▸ **TASK DESCRIPTION**
Quote the lines from the line holding "Write part 4" to the very end of the listing, exactly, and no others.

▸ **STORED RECORDS**
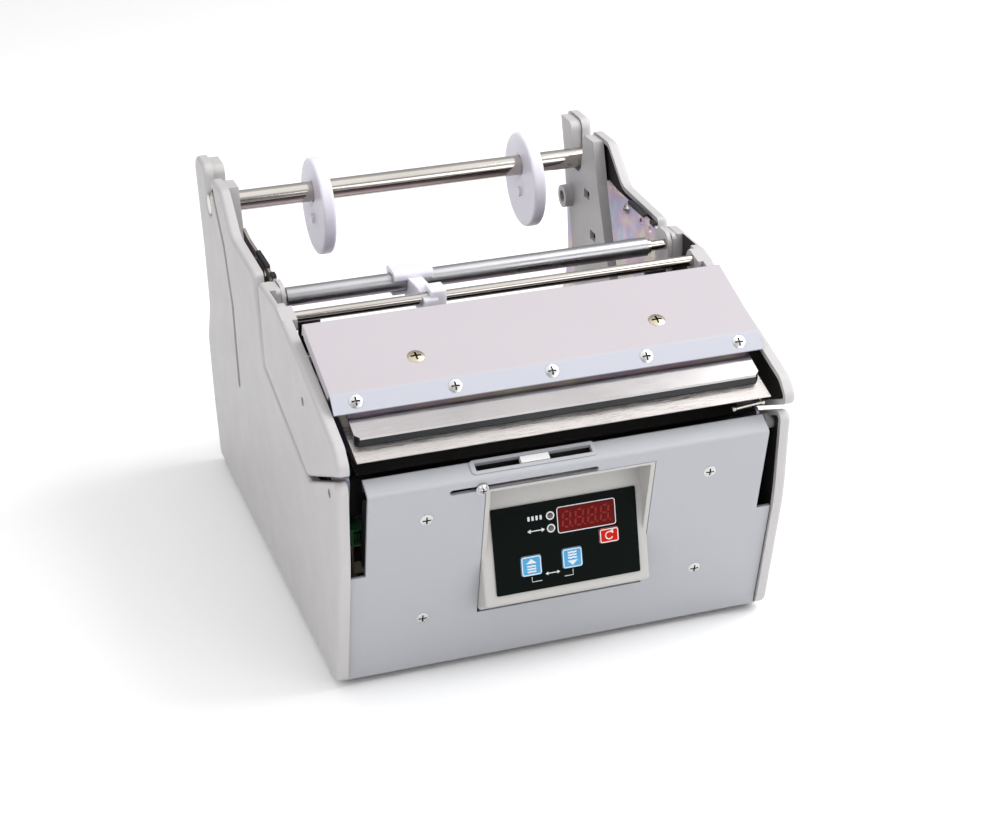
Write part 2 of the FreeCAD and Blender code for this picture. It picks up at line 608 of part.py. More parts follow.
def make_control_box():
    z_low, z_high = BOX_Z
    z_lip = z_low + BOX_RISE
    profile = [(panel_y(z_low) + 1, z_low), (face_y(z_lip), z_lip, 2.5), FACE_CROSS,
               (panel_y(z_high), z_high), (BOX_BACK, z_high), (BOX_BACK, z_low)]
    box = slab(profile, BOX_X[0], BOX_X[1])
    shadow = rounded_plate(BOX_X[1] - BOX_X[0], z_high - z_low, 80, 4, sum(BOX_X) / 2, (z_low + z_high) / 2)
    upper = Part.makeBox(BOX_X[1] - BOX_X[0], 40, 80, V(BOX_X[0], z_high - 40, 0))
    shadow = shadow.fuse(upper)
    shadow.rotate(V(0, 0, 0), V(1, 0, 0), 90)
    shadow.translate(V(0, -110, 0))
    box = box.common(shadow)
    box = fillet_where(box, 1.6, lambda p, e: p.y < face_y(p.z) + 0.05 and p.z < FACE_CROSS[1] - 1
                       and (p.x < BOX_X[0] + 0.05 or p.x > BOX_X[1] - 0.05))
    low, high = BOX_X[0] + BOX_WALL, BOX_X[1] - BOX_WALL
    recess_top = z_high - 1.6
    recess = [(FACE_CROSS[0], FACE_CROSS[1]), (face_y(recess_top), recess_top, 2.5), (-190, recess_top),
              (-190, FACE_CROSS[1])]
    box = box.cut(slab(recess, low, high))
    hollow = [(panel_y(z_low) + 1, z_low + BOX_WALL + 0.6), (face_y(z_lip) + 4.6, z_lip + BOX_WALL),
              (face_y(recess_top) + BOX_WALL, recess_top - 1),
              (BOX_BACK + 9, recess_top - 1), (BOX_BACK + 9, z_low + BOX_WALL)]
    box = box.cut(slab(hollow, low + 0.6, high - 0.6))
    wx, wy, ww, wh = WINDOW
    box = box.cut(on_face(Part.makeBox(ww, wh, 12, V(wx - ww / 2, wy - wh / 2, -8))))
    for x, y in LED_PLACES:
        box = box.cut(on_face(Part.makeCylinder(1.65, 12, V(x, y, -8))))
    for x, y, width, height in KEYS.values():
        box = box.cut(on_face(Part.makeCylinder(2.0, 12, V(x, y, -8))))
    return box.removeSplitter()


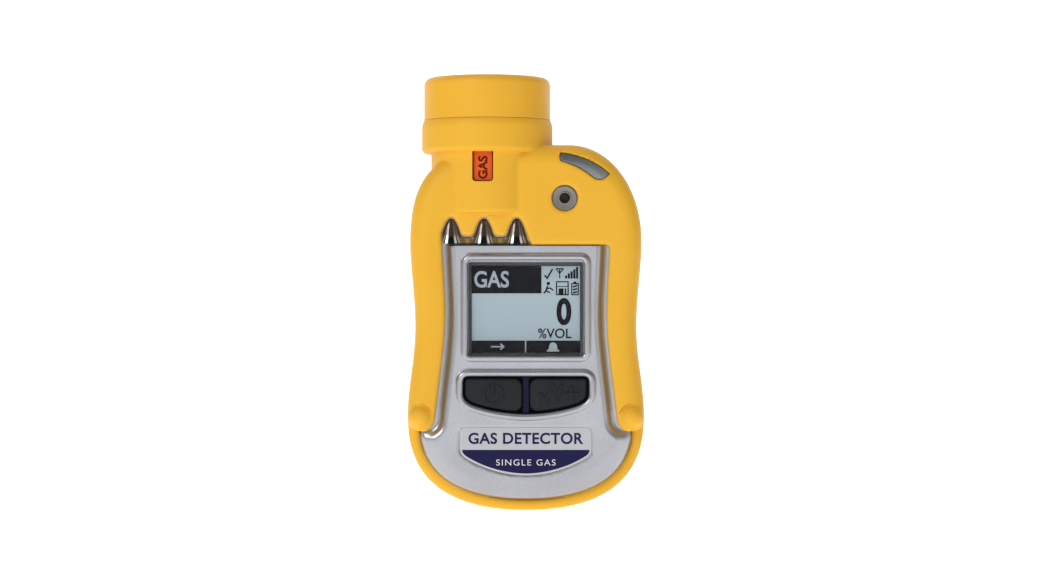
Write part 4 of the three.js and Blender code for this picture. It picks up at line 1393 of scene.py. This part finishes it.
def cap_field(x, y, z):
    """Distance to the cap: a rounded drum, dished on top, hollow below, with its inlets."""
    r = head_radius(x, y)
    drum = rounded_solid(r - CAP_R, z - CAP_TOP, 2.0)
    solid = rounded_solid(drum, CAP_FOOT - z, 0.1)
    dish = rounded_solid(r - 9.1, CAP_TOP - 0.6 - z, 0.4)
    solid = cut(solid, dish, 0.5)
    bore = rounded_solid(r - CAP_BORE_R, z - (CAP_TOP - 2.1), 0.5)
    solid = cut(solid, bore, 0.2)
    ridge = thread(x, y, z, CAP_BORE_R + 0.3, CAP_BORE_R - 0.9, THREAD_Z + 0.5 * THREAD_PITCH, 1)
    solid = united(solid, ridge, 0.15)
    for i in range(7):
        reach = INLET_RING_R if i else 0
        angle = i * math.pi / 3
        across = x - HEAD_X - reach * math.cos(angle)
        solid = cut(solid, np.hypot(across, y - reach * math.sin(angle)) - INLET_R, 0.35)
    return solid


cap_yellow = moulded(
    "cap_yellow",
    (0.83, 0.445, 0.034),
    (0.79, 0.405, 0.028),
    (0.34, 0.44),
    2600,
    0.14,
    Specular_IOR_Level=0.22,
)
add_piece(
    "screw_cap",
    *contoured(cap_field, cap_low, cap_high, 0.3),
    cap_yellow,
    body="cap",
    replaced=["sensor_cap"],
)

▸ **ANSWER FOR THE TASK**
Write part 4 of the three.js and Blender code for this picture. It picks up at line 1393 of scene.py. This part finishes it.
def cap_field(x, y, z):
    """Distance to the cap: a rounded drum, dished on top, hollow below, with its inlets."""
    r = head_radius(x, y)
    drum = rounded_solid(r - CAP_R, z - CAP_TOP, 2.0)
    solid = rounded_solid(drum, CAP_FOOT - z, 0.1)
    dish = rounded_solid(r - 9.1, CAP_TOP - 0.6 - z, 0.4)
    solid = cut(solid, dish, 0.5)
    bore = rounded_solid(r - CAP_BORE_R, z - (CAP_TOP - 2.1), 0.5)
    solid = cut(solid, bore, 0.2)
    ridge = thread(x, y, z, CAP_BORE_R + 0.3, CAP_BORE_R - 0.9, THREAD_Z + 0.5 * THREAD_PITCH, 1)
    solid = united(solid, ridge, 0.15)
    for i in range(7):
        reach = INLET_RING_R if i else 0
        angle = i * math.pi / 3
        across = x - HEAD_X - reach * math.cos(angle)
        solid = cut(solid, np.hypot(across, y - reach * math.sin(angle)) - INLET_R, 0.35)
    return solid


cap_yellow = moulded(
    "cap_yellow",
    (0.83, 0.445, 0.034),
    (0.79, 0.405, 0.028),
    (0.34, 0.44),
    2600,
    0.14,
    Specular_IOR_Level=0.22,
)
add_piece(
    "screw_cap",
    *contoured(cap_field, cap_low, cap_high, 0.3),
    cap_yellow,
    body="cap",
    replaced=["sensor_cap"],
)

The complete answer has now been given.